15. The method of claim 1 further comprising the step of for a non-adapting AN (NAN) in said infrastructure based wireless network updating its IT by reassigning a channel of entry of an adapting AN (AAN) which the NAN has decoded the channel switching methods of the AAN performing the changing step.
16. A method of distributed autonomous dynamic frequency selection in a radio system comprising the steps of:
establishing a collection of coexisting 802.11 networks where each access node in the network is a cognitive radio;
observing by each of said cognitive radios spectral energy of RTS/CTS (request-to-send/clear-to-send) messages transmitted by other acces nodes in the network;
constructing and maintaining by each of said cognitive radios a table that cumulatively tracks the RTS/CTS signal strengths; and
intermittently switching channels by each of said cognitive radios to any other channel that has been observed to have less RTS/CTS access node power as indicated by the table to converge to a near optimal frequency reuse pattern.

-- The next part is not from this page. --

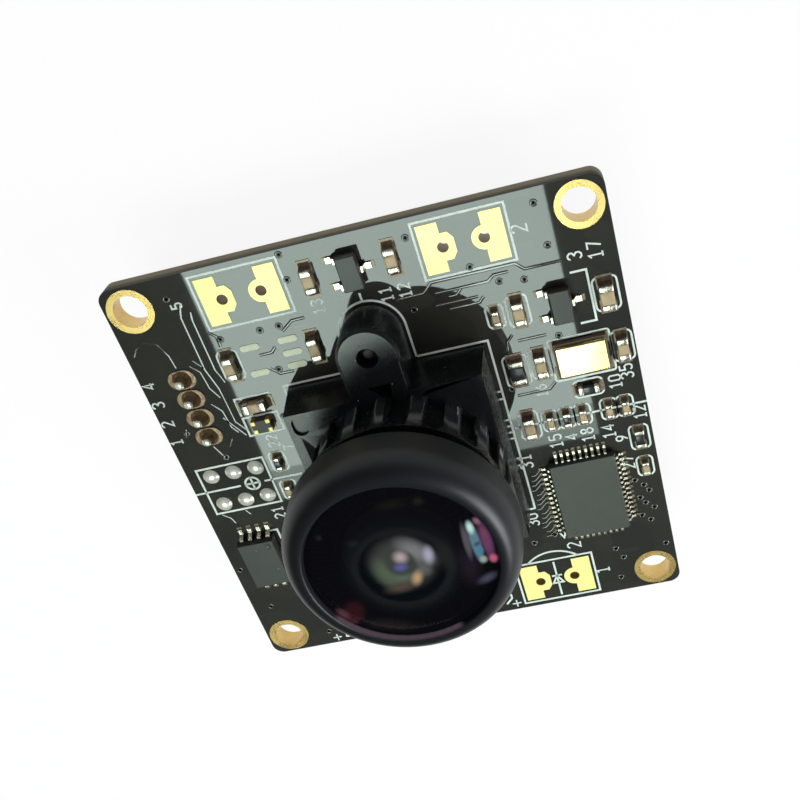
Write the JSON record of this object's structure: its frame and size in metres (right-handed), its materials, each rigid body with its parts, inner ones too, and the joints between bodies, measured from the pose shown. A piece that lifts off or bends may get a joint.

17. A low complexity distributed autonomous dynamic frequency selection radio system which converges to a near optimal frequency reuse pattern comprising:
a collection of co-existing 802.11 networks where access nodes have been upgraded to behave as cognitive radios;
each of said cognitive radios observing spectral energy of RTS/CTS (request-to-send/clear-to-send) messages transmitted by other access nodes in the network, constructing and maintaining a table that cumulatively tracks the RTS/CTS signal strengths, and intermittently switches channels to any other channel that has been observed to have less RTS/CTS access node power as indicated by the table.